Natürlich fehlte es nicht an Versuchen der Stadt, die Altstadt trotz der Schrumpfung zu erhalten. Die Stadt hat das Katharinenstift mit Gebäuden aus der Renaissance- und Barockzeit zu einem Bürgerzentrum mit Wohnungen, Läden, Gaststätten und Kulturangeboten umgebaut. Zudem wurde im Rahmen der Internationalen Bauausstellung Stadtumbau 2010 ein Projekt zur Revitalisierung der Altstadt gestartet. Auf vielen Brachflächen wurden rote Türen aufgestellt, die um neue Nutzer warben. Doch am Niedergang der Altstadt konnten auch diese Bemühungen nichts ändern. Denn wo die Bevölkerungszahlen zurück gehen, gibt es auch keine Interessenten für innerstädtische Bauprojekte. Ein Ende der Misere ist nicht in Sicht. Im Gegenteil: Prognosen sagen sogar einen weiteren Rückgang der Bevölkerung auf 16.000 Einwohner im Jahr 2010 voraus.

In ihrer Not suchte die Stadt schließlich Hilfe von außen. Und tatsächlich entstand eine in Deutschland bisher einmalige Zusammenarbeit zwischen der Stadtverwaltung, dem Leipziger "Büro für urbane Projekte" und dem sachsen-anhaltinischen Landesamt für Denkmalpflege und Archäologie. Eisleben wurde eine Modellstadt, in der der Umgang mit Baudenkmälern unter Schrumpfungsbedingungen vorexerziert werden sollte. Doch wer von dieser gemeinsamen Kraftanstrengung neue Perspektiven für die leer stehenden Baudenkmäler erhofft hatte, der sah sich getäuscht. Denn die Verantwortlichen entwickelten keine Konzepte für den Kampf gegen die Schrumpfung, keine Ideen für neue wirtschaftliche Perspektiven, sondern beschlossen vor allem eine Reduzierung des Denkmalschutzes. Der von ihnen erarbeitete "Konzeptionelle Stadtumbauplan mit integrierter Denkmalpflege" entwickelt eine Unterscheidung zwischen wertvollen, erhaltenswerten Denkmälern und jenen Denkmälern, die für entbehrlich gehalten werden. Bei ihnen geht es um "die Reduktion vermarktungsresistenten Wohnraumes in alter Bausubstanz", also um den Abriß. Entbehrlich sind demnach Ackerbürgerhöfe aus der Renaissancezeit an der Petristraße und barocke Bürgerhäuser an der Sangerhäuser Straße.
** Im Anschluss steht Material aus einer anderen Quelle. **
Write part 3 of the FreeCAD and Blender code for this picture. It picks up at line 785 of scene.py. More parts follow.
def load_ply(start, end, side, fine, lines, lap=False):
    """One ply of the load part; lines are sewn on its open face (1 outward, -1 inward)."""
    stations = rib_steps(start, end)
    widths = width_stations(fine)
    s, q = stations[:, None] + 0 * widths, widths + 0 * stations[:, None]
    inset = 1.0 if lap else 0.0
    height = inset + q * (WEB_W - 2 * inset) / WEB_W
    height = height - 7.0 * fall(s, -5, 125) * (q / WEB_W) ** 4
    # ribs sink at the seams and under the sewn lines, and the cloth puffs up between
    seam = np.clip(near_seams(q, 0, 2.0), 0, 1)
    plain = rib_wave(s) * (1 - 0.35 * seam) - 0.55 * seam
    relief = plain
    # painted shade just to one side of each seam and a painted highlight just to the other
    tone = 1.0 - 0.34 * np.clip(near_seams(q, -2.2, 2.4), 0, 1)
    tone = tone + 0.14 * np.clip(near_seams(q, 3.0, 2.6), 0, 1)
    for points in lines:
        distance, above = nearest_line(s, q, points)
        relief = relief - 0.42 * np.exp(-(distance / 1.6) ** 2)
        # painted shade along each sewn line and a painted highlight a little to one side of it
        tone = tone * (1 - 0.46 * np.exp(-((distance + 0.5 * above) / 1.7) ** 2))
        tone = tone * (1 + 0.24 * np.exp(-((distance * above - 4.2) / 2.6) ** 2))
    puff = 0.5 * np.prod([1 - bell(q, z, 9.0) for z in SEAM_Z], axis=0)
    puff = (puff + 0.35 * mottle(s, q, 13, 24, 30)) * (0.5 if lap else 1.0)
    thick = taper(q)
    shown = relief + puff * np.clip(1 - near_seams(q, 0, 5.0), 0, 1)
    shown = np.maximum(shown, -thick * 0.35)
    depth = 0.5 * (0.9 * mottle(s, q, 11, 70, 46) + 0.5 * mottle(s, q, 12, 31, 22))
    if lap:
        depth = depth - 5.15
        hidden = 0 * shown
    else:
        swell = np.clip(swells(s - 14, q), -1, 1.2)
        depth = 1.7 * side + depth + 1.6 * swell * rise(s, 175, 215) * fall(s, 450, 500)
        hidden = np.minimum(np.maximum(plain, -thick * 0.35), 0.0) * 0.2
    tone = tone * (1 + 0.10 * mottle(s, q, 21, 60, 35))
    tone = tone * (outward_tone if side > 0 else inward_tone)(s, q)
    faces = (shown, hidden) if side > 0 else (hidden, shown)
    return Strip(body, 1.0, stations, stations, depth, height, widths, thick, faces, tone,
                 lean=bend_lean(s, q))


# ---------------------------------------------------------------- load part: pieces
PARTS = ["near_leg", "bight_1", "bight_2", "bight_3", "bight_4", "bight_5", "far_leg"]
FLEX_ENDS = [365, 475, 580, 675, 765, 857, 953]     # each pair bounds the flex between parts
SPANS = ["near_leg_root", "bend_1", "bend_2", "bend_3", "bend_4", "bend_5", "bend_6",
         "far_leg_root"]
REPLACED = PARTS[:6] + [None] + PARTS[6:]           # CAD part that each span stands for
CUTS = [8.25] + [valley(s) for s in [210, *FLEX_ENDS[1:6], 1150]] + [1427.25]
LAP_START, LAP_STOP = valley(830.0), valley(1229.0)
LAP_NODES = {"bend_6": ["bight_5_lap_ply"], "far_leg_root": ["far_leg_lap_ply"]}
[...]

Zudem werden ganze Straßenzüge, wie die Freistraße mit barocken Ackerbürgerhöfen und der Breite Weg mit Wohnhäusern aus dem 16. bis 18. Jahrhundert, als "defizitäre Lage" definiert und zur Disposition gestellt. Auch das Landesdenkmalamt, das sich bisher gegen Abrisse ausgesprochen hatte, hat dieser Denkmalreduzierung zugestimmt. Dessen Verantwortliche hoffen, daß der geplante Aderlaß die Rettung der übrigen Denkmäler ermöglicht.
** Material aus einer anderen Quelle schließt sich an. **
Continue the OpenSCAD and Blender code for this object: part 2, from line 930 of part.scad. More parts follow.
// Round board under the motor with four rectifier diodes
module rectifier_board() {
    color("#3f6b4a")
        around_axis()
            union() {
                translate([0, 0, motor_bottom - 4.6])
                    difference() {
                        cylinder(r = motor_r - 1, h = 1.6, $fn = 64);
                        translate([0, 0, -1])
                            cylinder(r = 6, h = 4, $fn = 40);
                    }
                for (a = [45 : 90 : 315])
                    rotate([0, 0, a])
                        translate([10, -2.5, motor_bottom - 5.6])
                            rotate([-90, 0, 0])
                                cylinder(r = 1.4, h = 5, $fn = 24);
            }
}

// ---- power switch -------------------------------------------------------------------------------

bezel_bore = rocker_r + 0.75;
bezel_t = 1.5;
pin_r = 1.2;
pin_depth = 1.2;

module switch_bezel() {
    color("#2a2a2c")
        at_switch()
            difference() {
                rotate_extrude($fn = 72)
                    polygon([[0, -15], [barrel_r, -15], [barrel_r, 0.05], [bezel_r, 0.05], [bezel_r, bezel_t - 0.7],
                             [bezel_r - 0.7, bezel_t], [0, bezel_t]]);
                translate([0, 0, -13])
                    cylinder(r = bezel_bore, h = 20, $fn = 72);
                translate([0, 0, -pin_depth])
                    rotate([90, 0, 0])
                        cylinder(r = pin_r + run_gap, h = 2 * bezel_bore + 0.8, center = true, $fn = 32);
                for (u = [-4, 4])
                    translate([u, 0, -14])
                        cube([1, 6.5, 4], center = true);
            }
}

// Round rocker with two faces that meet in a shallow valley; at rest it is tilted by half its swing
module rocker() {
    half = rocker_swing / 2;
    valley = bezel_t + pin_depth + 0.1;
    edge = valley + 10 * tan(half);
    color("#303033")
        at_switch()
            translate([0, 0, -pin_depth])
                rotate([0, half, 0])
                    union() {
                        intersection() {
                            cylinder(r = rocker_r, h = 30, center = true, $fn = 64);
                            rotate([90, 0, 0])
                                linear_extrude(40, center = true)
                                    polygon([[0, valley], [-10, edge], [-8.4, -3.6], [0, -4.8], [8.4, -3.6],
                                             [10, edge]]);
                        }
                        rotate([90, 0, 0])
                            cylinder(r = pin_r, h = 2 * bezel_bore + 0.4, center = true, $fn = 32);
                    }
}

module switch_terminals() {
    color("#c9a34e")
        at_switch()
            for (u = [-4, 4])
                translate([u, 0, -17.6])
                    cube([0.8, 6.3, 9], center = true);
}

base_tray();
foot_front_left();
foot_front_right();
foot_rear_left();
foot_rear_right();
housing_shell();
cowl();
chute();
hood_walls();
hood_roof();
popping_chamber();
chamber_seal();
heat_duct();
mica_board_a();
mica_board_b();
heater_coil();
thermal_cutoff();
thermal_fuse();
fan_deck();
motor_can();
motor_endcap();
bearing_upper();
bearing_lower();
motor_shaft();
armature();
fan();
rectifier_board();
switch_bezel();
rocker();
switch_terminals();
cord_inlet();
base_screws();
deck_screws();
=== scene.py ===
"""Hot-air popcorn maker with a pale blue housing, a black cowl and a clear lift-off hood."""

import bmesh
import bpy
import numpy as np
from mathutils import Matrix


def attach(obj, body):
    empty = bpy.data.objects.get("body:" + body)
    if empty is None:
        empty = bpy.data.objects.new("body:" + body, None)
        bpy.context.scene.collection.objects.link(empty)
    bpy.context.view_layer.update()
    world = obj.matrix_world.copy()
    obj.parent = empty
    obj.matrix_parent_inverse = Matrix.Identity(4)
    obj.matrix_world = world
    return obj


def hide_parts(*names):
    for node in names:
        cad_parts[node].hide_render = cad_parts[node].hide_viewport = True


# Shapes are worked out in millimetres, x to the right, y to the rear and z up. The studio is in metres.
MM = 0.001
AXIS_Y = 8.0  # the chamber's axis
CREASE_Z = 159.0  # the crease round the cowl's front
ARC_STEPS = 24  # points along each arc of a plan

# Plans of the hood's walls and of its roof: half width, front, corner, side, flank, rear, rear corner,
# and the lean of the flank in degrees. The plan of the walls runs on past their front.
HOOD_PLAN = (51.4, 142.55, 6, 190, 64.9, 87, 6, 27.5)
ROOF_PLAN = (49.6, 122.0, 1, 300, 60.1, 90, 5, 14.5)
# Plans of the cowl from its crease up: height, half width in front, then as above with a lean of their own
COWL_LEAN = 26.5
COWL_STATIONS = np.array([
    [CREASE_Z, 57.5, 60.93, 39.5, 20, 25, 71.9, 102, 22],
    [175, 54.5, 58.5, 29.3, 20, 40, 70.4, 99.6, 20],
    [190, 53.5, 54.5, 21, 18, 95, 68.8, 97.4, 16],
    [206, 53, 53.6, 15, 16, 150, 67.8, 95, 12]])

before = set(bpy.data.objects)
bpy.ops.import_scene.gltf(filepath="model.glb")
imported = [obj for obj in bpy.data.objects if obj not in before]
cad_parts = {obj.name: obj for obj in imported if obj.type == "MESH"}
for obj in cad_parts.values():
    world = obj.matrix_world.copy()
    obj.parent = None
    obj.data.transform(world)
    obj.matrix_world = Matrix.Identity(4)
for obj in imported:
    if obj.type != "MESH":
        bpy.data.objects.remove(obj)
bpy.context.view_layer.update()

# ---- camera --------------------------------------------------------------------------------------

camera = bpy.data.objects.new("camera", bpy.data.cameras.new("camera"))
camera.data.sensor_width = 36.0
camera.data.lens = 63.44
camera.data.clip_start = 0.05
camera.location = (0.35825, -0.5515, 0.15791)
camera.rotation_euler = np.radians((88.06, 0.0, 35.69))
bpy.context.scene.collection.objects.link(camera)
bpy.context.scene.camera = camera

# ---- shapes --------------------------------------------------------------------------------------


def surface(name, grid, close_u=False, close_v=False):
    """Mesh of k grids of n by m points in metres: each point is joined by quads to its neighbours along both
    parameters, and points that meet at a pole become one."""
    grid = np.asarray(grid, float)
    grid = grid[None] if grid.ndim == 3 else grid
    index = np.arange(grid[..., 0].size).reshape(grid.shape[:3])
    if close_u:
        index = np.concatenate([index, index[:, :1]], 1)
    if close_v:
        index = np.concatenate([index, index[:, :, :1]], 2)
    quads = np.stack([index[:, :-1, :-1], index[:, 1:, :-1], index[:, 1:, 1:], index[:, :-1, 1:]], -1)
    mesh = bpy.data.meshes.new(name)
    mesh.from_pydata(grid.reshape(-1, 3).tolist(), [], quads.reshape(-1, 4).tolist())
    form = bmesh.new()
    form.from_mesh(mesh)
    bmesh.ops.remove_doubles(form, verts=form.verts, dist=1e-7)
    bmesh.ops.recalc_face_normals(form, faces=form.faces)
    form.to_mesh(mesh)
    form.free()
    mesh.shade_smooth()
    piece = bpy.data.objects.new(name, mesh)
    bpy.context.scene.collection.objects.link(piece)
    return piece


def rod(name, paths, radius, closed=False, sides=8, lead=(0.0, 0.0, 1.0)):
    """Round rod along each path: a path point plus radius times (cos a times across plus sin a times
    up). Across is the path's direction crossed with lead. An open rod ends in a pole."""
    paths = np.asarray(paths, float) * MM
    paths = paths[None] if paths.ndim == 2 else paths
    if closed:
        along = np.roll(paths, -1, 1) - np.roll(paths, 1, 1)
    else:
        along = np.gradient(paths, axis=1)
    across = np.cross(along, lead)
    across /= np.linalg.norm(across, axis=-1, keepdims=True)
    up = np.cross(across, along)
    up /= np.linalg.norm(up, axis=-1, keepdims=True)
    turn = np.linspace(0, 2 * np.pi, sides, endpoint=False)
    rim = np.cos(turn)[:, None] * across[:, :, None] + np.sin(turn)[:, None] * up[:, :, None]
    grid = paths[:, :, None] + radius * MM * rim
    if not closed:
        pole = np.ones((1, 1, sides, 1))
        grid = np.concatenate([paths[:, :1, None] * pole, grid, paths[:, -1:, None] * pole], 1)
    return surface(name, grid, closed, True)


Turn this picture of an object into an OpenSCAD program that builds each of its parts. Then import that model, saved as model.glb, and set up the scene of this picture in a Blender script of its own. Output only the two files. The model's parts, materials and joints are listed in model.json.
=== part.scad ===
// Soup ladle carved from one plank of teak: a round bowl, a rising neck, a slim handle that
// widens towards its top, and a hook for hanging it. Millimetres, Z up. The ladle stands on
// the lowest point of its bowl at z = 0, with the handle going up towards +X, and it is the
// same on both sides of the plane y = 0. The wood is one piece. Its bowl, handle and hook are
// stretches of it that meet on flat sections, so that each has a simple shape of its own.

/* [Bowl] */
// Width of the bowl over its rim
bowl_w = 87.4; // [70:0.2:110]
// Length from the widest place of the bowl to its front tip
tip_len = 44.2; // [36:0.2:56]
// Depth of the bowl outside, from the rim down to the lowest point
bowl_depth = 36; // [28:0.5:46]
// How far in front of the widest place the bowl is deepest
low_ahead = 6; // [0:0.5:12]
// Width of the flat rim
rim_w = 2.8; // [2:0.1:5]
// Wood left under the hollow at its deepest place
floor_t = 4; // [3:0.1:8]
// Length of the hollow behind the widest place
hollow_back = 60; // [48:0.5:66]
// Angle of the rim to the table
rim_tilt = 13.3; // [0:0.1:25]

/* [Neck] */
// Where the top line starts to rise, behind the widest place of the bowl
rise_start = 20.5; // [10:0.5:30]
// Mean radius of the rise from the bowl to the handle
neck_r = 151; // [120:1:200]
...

Daß diese Rechnung aufgeht, ist allerdings zweifelhaft. Denn alle Erfahrungen haben gezeigt, daß die Schrumpfung eine Eigendynamik entfaltet, die auch vor den wertvollsten Gebäuden nicht Halt macht. Deshalb werden die Abrisse und Einstürze in Eisleben auch in Zukunft weitergehen. Das Beispiel Eisleben erweist sich also als ein böses Omen für die gefährdeten Baudenkmäler. Sie werden künftig noch weniger Schutz genießen. Am Ende könnte sogar das Unvorstellbare Wirklichkeit werden: Daß ganze Kulturlandschaften von der Landkarte verschwinden.